- **SET TASK**
Read the entries below and pull out each line with the string "this".

====

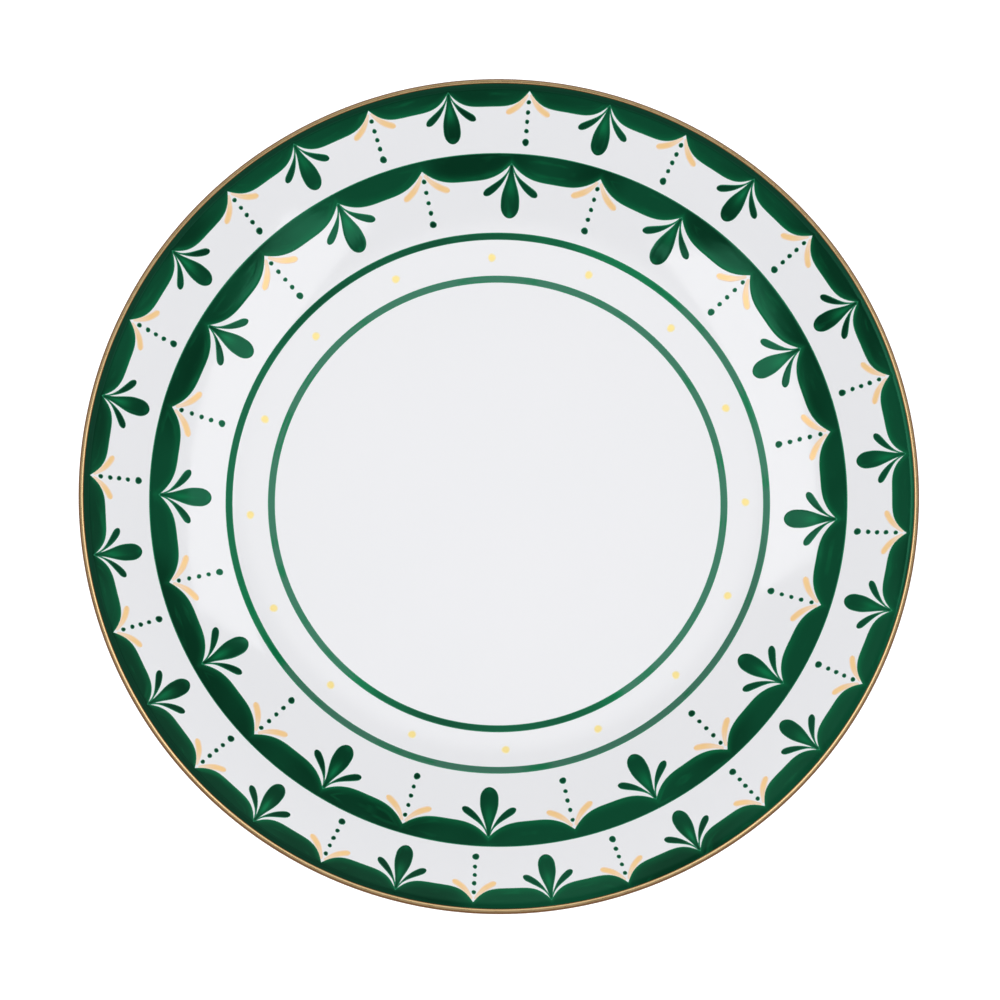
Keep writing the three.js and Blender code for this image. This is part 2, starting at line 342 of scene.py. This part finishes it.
def smooth(value):
    """0 to 1 with a gentle start and end."""
    value = np.clip(value, 0, 1)
    return value * value * (3 - 2 * value)


def crept(degrees):
    """The angle of a place in the pattern: the transfers are laid by hand, and creep round on one side."""
    return degrees + CREEP_DEGREES * np.cos(np.radians(degrees - CREEP_TOWARDS_DEGREES))


def on_plan(degrees, radius):
    angle = np.radians(crept(np.asarray(degrees, float)))
    return np.stack([np.sin(angle) * radius, np.cos(angle) * radius], axis=-1)


def set_out(points, degrees, radius, scale=1.0):
    """Points across and inward from a place on the pattern, in plan."""
    origin = on_plan(degrees, radius)
    inward_axis = -origin / np.linalg.norm(origin)
    across_axis = np.array([-inward_axis[1], inward_axis[0]])
    return origin + scale * (points[..., :1] * across_axis + points[..., 1:] * inward_axis)


def scalloped_radius(degrees, band):
    """The inner edge of a band: full bellies that meet in cusps pointing at the lip."""
    pitch = 360 / band["cusps"]
    share = ((degrees - band["phase"]) / pitch) % 1
    from_middle = np.abs(2 * share - 1)
    return band["cusp_radius"] - band["depth"] * (1 - from_middle ** band["fullness"])


def ring_layer(degrees, inner_radius, outer_radius, edge_points, inner_tone=0.0, outer_tone=0.0, tone=0.0):
    """A layer all the way round, between two radii that may vary. Its rows crowd towards its edges."""
    share = (1 - np.cos(np.pi * np.linspace(0, 1, BAND_ROWS))) / 2
    radius = inner_radius + (outer_radius - inner_radius) * share[:, None]
    plan = on_plan(np.broadcast_to(degrees, radius.shape), radius)
    tree = KDTree(len(edge_points))
    for i, (x, y) in enumerate(edge_points):
        tree.insert((x, y, 0), i)
    tree.balance()
    edge = np.array([tree.find((x, y, 0))[2] for x, y in plan.reshape(-1, 2)]).reshape(radius.shape)
    edge[0] = 0
    edge[-1] = 0
    angle = np.radians(np.broadcast_to(degrees, radius.shape))
    around = radius.mean() / STROKE_LENGTH
    brush = np.stack([np.cos(angle) * around, np.sin(angle) * around, edge / STROKE_WIDTH], axis=-1)
    tone = tone + inner_tone * np.exp(-(((radius - inner_radius) / THIN_REACH) ** 2))
    tone += outer_tone * np.exp(-(((outer_radius - radius) / MATT_AND_SHADE_REACH) ** 4))
    return layer(plan, edge, brush, ENAMEL_THICKNESS, tone, wraps=True)


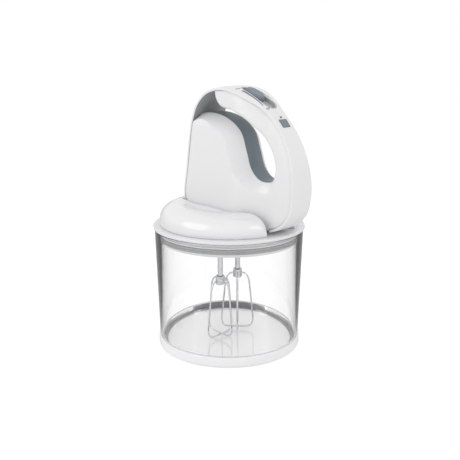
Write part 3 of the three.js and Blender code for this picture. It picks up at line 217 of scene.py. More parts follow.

====

- **ANSWER BELOW**
Keep writing the three.js and Blender code for this image. This is part 2, starting at line 342 of scene.py. This part finishes it.
Write part 3 of the three.js and Blender code for this picture. It picks up at line 217 of scene.py. More parts follow.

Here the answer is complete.